#### Work to complete
Among the lines of data below, reproduce only those from the one with "smooth(piece, 50)" through the one with "bpy.context.scene.collection.objects.link(rigid_bodies[body])", exactly as they stand, both ends included.

■ ■ ■ ■

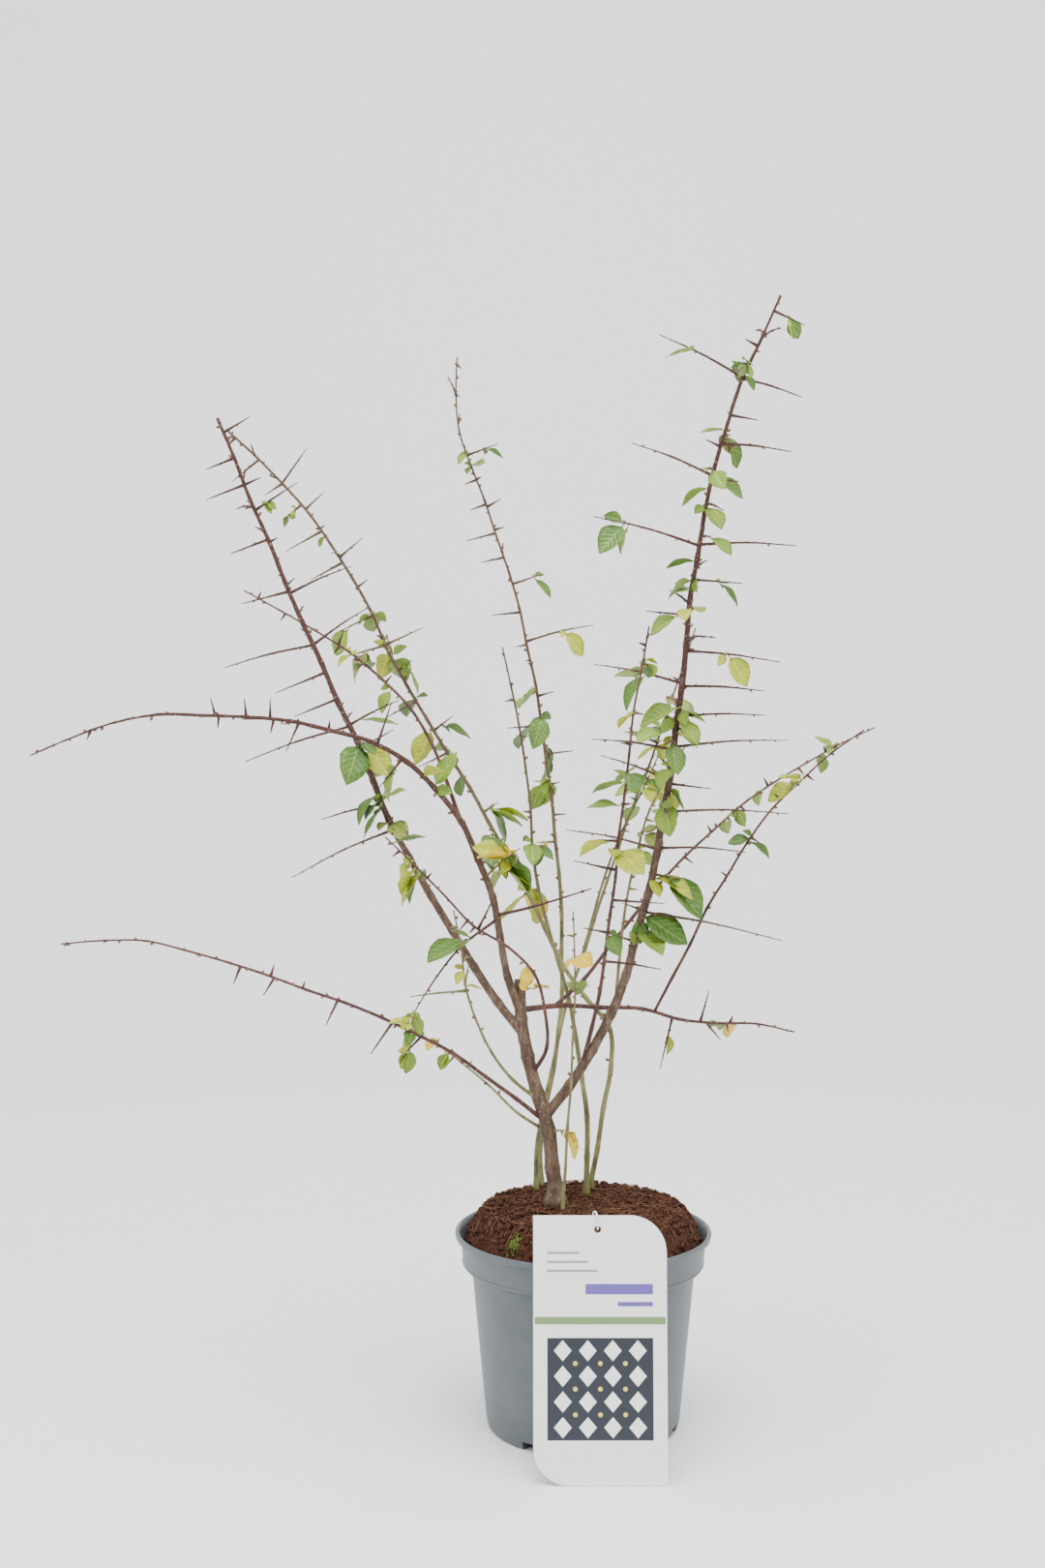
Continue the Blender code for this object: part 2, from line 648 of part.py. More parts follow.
def triangle_section():
    """The three-sided outline of a twig, as a guide for its curve."""
    name = "triangle_section"
    if name in bpy.data.objects:
        return bpy.data.objects[name]
    curve = bpy.data.curves.new(name, "CURVE")
    curve.dimensions = "2D"
    spline = curve.splines.new("POLY")
    spline.points.add(2)
    for point, (x, y) in zip(spline.points, arc((0.0, 0.0), 1.0, 90, 330, 2)):
        point.co = (x, y, 0.0, 1.0)
    spline.use_cyclic_u = True
    section = bpy.data.objects.new(name, curve)
    section.hide_render = True
    section.display_type = "WIRE"
    bpy.data.collections["cutters"].objects.link(section)
    return section


# The rule of growth

class Space:
    """The room that is taken, as balls along every limb, twig and leaf."""

    def __init__(self):
        self.centres = np.zeros((0, 3))
        self.radii = np.zeros(0)
        self.owners = np.zeros(0, dtype=int)

    def balls(self, points, radii):
        centres, sizes = [], []
        for a, b, ra, rb in zip(points, points[1:], radii, radii[1:]):
            steps = max(1, math.ceil((b - a).length / 0.003))
            for k in range(steps):
                centres.append(a.lerp(b, k / steps))
                sizes.append(ra + (rb - ra) * k / steps)
        centres.append(points[-1])
        sizes.append(radii[-1])
        return np.array([tuple(c) for c in centres]), np.array(sizes)

    def add(self, points, radii, owner):
        centres, sizes = self.balls(points, radii)
        self.centres = np.vstack((self.centres, centres))
        self.radii = np.concatenate((self.radii, sizes))
        self.owners = np.concatenate((self.owners, np.full(len(sizes), owner)))

    def is_free(self, points, radii, owner, clearance):
        centres, sizes = self.balls(points, radii)
        others = self.owners != owner
        if not others.any():
            return True
        apart = np.linalg.norm(centres[:, None, :] - self.centres[None, others, :], axis=2)
        room = apart - sizes[:, None] - self.radii[None, others]
        return bool(room.min() > clearance)


def spur_points(root, along, side, length, rng):
    """A spur leaves its stem almost square, runs out and droops a little."""
    lean = SPUR_LEAN + rng.uniform(-0.10, 0.10)
    out = side * math.sin(lean) + along * math.cos(lean)
    count = 1 if length < 0.040 else 2
    bow = side.cross(along) * rng.uniform(-0.05, 0.05)
    points = []
    for k in range(count + 1):
        share = k / count
        sag = Vector((0.0, 0.0, -SPUR_DROOP)) * length * share**2
        points.append(root + out * length * share + sag + bow * length * share * (1 - share) * 2)
    radii = [SPUR_BASE + (SPUR_TIP - SPUR_BASE) * (k / count) for k in range(count + 1)]
    return points, radii


def grow_spurs(stem, limb, start, owner, space, rng):
    """Spurs at even places: the listed lengths to left and right, and the same lengths
    dealt out again in another order to the front and the back."""
    spurs = []
    lists = (
        (stem.left, 0.0, 1.0, 1),
        (stem.right, math.pi, 1.0, 1),
        (rng.sample(stem.left, len(stem.left)), math.pi / 2, DEPTH_SPUR_SHARE, DEPTH_SHORTEST),
        (rng.sample(stem.right, len(stem.right)), -math.pi / 2, DEPTH_SPUR_SHARE, DEPTH_SHORTEST),
    )
    for number, (lengths, turn, share, shortest) in enumerate(lists):
        for i, listed in enumerate(lengths):
            place = (i + 0.5 + 0.25 * (number > 1)) / len(lengths)
            place += rng.uniform(-0.12, 0.12) / len(lengths)
            angle = turn + rng.uniform(-0.3, 0.3)
            length = listed * MM * share * rng.uniform(0.95, 1.05)
            if listed < shortest or place > 0.985:
                continue
            along_stem = start + (1.0 - start) * place
            root, along, left, back, radius = limb.at(along_stem)
            side = left * math.cos(angle) + back * math.sin(angle)
            points, radii = spur_points(root, along, side, length + radius, rng)
            if space.is_free(points, radii, owner, TWIG_CLEARANCE):
                space.add(points, radii, owner)
                spurs.append((place, points, radii))
    return spurs


def leaf_frame(base, out, length, rng):
    """The leaf's place: x along it, y across it, z out of its upper face."""
    along = (out + Vector((0.0, 0.0, -rng.uniform(0.3, 1.5)))).normalized()
    up = Vector((rng.uniform(-0.5, 0.5), rng.uniform(-0.8, 0.4), 1.0))
    across = up.cross(along).normalized()
    up = along.cross(across)
    start = base - along * LEAF_SUNK
    turn = Matrix((along, across, up)).transposed().to_4x4()
    return Matrix.Translation(start) @ turn, length + LEAF_SUNK


def grow_leaves(stem, limb, start, spurs, owner, space, rng):
    """Leaves stand in the listed stretches, on the stem or on the spurs beside them."""
    leaves = []
    for first, last, count, size in stem.leaves:
        for _ in range(count):
            for _try in range(6):
                place = rng.uniform(first, last)
                near = [s for s in spurs if abs(s[0] - place) < 0.08
                        and (s[1][-1] - s[1][0]).length > 0.012]
                if near and rng.random() < 0.6:
                    points = rng.choice(near)[1]
                    share = rng.uniform(0.2, 0.8) * (len(points) - 1)
                    i = int(share)
                    base = points[i].lerp(points[i + 1], share - i)
                    out = (points[i + 1] - points[i]).normalized() * 0.7
                else:
                    base, along, left, back, radius = limb.at(start + (1.0 - start) * place)
                    angle = rng.uniform(0.0, math.tau)
                    out = left * math.cos(angle) * 1.3 + back * math.sin(angle) + along * 0.3
                out = out + Vector((rng.uniform(-0.4, 0.4), rng.uniform(-0.4, 0.4), 0.0))
                length = size * MM * rng.uniform(0.75, 1.1)
                frame, length = leaf_frame(base, out, length, rng)
                width = length * LEAF_WIDTH_SHARE
                middle = [frame @ Vector((length * k, 0.0, 0.0)) for k in (0.12, 0.5, 1.0)]
                radii = [0.0005, width / 2, 0.0005]
                if space.is_free(middle, radii, owner, TWIG_CLEARANCE):
                    space.add(middle, radii, owner)
                    leaves.append((frame, length, width))
                    break
    return leaves


# Solids of the plant

def make_leaf(name, frame, length, width, collection):
    """A lens of eight faces with a point at its root and at its tip."""
    bm = bmesh.new()
    bmesh.ops.create_uvsphere(bm, u_segments=4, v_segments=2, radius=0.5)
    size = Matrix.Diagonal((length, width, LEAF_THICKNESS, 1.0))
    place = frame @ Matrix.Translation((length / 2, 0.0, 0.0)) @ size
    bmesh.ops.transform(bm, matrix=place, verts=bm.verts)
    bmesh.ops.recalc_face_normals(bm, faces=bm.faces)
    return mesh_object(name, bm, collection)


def join(name, pieces, parts):
    """One solid from the crown's stem, spurs and leaves by a Boolean union."""
    stem = pieces[0]
    parts.objects.link(stem)
    stem.name = name
    if len(pieces) > 1:
        operands = bpy.data.collections.new(name + "_operands")
        bpy.context.scene.collection.children.link(operands)
        for piece in pieces[1:]:
            operands.objects.link(piece)
        boolean = stem.modifiers.new("Union", "BOOLEAN")
        boolean.operation = "UNION"
        boolean.operand_type = "COLLECTION"
        boolean.collection = operands
        boolean.solver = "MANIFOLD"
        bpy.context.view_layer.update()
        depsgraph = bpy.context.evaluated_depsgraph_get()
        joined = bpy.data.meshes.new_from_object(stem.evaluated_get(depsgraph))
        stem.modifiers.clear()
        stem.data = joined
        for piece in pieces[1:]:
            bpy.data.objects.remove(piece, do_unlink=True)
        bpy.data.collections.remove(operands)
    return stem


def rooted(limb, flare):
    """The foot stands square on the soil and spreads there by its root flare."""
    foot = limb.points[0]
    height = FLARE_HEIGHT * (flare - 1)
    rise = Vector((0.0, 0.0, height / 2))
    points = [foot, foot + rise, foot + 2 * rise + (limb.points[1] - foot) * 0.02]
    radii = [limb.radii[0] * (1 + (flare - 1) * part) for part in (1.0, 0.45, 0.1)]
    return Limb(points + limb.points[1:], radii + limb.radii[1:])


def make_plant(parts, cutters):
    workshop = new_collection("workshop")
    limbs = {}
    space = Space()
    for owner, (key, stem) in enumerate(STEMS.items()):
        rng = random.Random(SEED + owner)
        limb = make_limb(stem, limbs.get(stem.parent), rng)
        if stem.parent is None:
            limb = rooted(limb, TRUNK_FLARE if key == "trunk" else CANE_FLARE)
        limbs[key] = limb
        space.add(limb.points, limb.radii, owner)

    for owner, (key, stem) in enumerate(STEMS.items()):
        rng = random.Random(SEED + 100 + owner)
        limb = limbs[key]
        start = 0.0
        for name, share in stem.parts:
            end = cut_share(limb, share)
            points, radii = stretch(limb, start, end)
            if "crown" in name:
                spurs = grow_spurs(stem, limb, start, owner, space, rng)
                leaves = grow_leaves(stem, limb, start, spurs, owner, space, rng)
                pieces = [tube(name + "_stem", points, radii, 4, workshop)]
                for _, spur, thickness in spurs:
                    pieces.append(tube(name + "_spur", spur, thickness, 3, workshop))
                for frame, length, width in leaves:
                    pieces.append(make_leaf(name + "_leaf", frame, length, width, workshop))
                for piece in pieces:
                    workshop.objects.unlink(piece)
                piece = join(name, pieces, parts)
                finish(piece, LEAF_GREEN, 0.6)
            else:
                sides = 10 if key == "trunk" else 8 if radii[0] > 0.0025 else 6
                piece = tube(name, points, radii, sides, parts)
                finish(piece, BARK_BY_PART.get(name, GREEN_BARK), 0.7)
            if start == 0.0 and stem.parent is not None:
                cut(piece, clearance_cutter(stem.parent, limbs[stem.parent], cutters))
            smooth(piece, 50)
            start = end
    bpy.data.collections.remove(workshop)


def clearance_cutter(key, limb, cutters):
    """The parent limb, larger by the gap, which a child's root is cut back to."""
    name = key + "_clearance"
    if name in bpy.data.objects:
        return bpy.data.objects[name]
    radii = [radius + GAP for radius in limb.radii]
    sides = 10 if key == "trunk" else 8
    return tube(name, limb.points, radii, sides, cutters)


def main():
    clear_scene()
    parts = new_collection("potted_blackthorn")
    cutters = new_collection("cutters")
    pot = make_pot(parts, cutters)
    soil = make_soil(parts)
    for piece in (pot, soil):
        smooth(piece, 30)
    make_label(parts)
    make_label_tie(parts)
    make_plant(parts, cutters)


main()
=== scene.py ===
# %% [markdown]
# # A blackthorn in a nursery pot
#
# The measured solids come in first, as a fixed frame in metres with +Z up. Each later
# step dresses some of them.

# %% Load the frame
import json
import math
import random
from collections import namedtuple

import bmesh
import bpy
import numpy as np
from mathutils import Matrix, Vector, noise

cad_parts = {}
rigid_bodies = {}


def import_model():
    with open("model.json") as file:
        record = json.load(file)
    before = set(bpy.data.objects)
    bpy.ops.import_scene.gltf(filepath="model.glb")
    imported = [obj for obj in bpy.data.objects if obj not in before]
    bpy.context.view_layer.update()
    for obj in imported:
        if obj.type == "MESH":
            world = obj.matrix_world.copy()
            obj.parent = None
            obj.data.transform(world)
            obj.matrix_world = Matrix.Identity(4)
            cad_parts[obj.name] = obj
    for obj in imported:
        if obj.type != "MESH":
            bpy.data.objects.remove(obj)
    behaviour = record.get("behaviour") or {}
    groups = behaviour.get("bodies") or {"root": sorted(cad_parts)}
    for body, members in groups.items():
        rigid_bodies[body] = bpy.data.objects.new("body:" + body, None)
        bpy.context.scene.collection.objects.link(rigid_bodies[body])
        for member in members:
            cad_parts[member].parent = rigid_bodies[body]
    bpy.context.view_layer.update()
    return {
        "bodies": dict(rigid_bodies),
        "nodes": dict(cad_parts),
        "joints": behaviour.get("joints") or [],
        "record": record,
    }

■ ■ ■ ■

#### Reply to the exercise
            smooth(piece, 50)
            start = end
    bpy.data.collections.remove(workshop)


def clearance_cutter(key, limb, cutters):
    """The parent limb, larger by the gap, which a child's root is cut back to."""
    name = key + "_clearance"
    if name in bpy.data.objects:
        return bpy.data.objects[name]
    radii = [radius + GAP for radius in limb.radii]
    sides = 10 if key == "trunk" else 8
    return tube(name, limb.points, radii, sides, cutters)


def main():
    clear_scene()
    parts = new_collection("potted_blackthorn")
    cutters = new_collection("cutters")
    pot = make_pot(parts, cutters)
    soil = make_soil(parts)
    for piece in (pot, soil):
        smooth(piece, 30)
    make_label(parts)
    make_label_tie(parts)
    make_plant(parts, cutters)


main()
=== scene.py ===
# %% [markdown]
# # A blackthorn in a nursery pot
#
# The measured solids come in first, as a fixed frame in metres with +Z up. Each later
# step dresses some of them.

# %% Load the frame
import json
import math
import random
from collections import namedtuple

import bmesh
import bpy
import numpy as np
from mathutils import Matrix, Vector, noise

cad_parts = {}
rigid_bodies = {}


def import_model():
    with open("model.json") as file:
        record = json.load(file)
    before = set(bpy.data.objects)
    bpy.ops.import_scene.gltf(filepath="model.glb")
    imported = [obj for obj in bpy.data.objects if obj not in before]
    bpy.context.view_layer.update()
    for obj in imported:
        if obj.type == "MESH":
            world = obj.matrix_world.copy()
            obj.parent = None
            obj.data.transform(world)
            obj.matrix_world = Matrix.Identity(4)
            cad_parts[obj.name] = obj
    for obj in imported:
        if obj.type != "MESH":
            bpy.data.objects.remove(obj)
    behaviour = record.get("behaviour") or {}
    groups = behaviour.get("bodies") or {"root": sorted(cad_parts)}
    for body, members in groups.items():
        rigid_bodies[body] = bpy.data.objects.new("body:" + body, None)
        bpy.context.scene.collection.objects.link(rigid_bodies[body])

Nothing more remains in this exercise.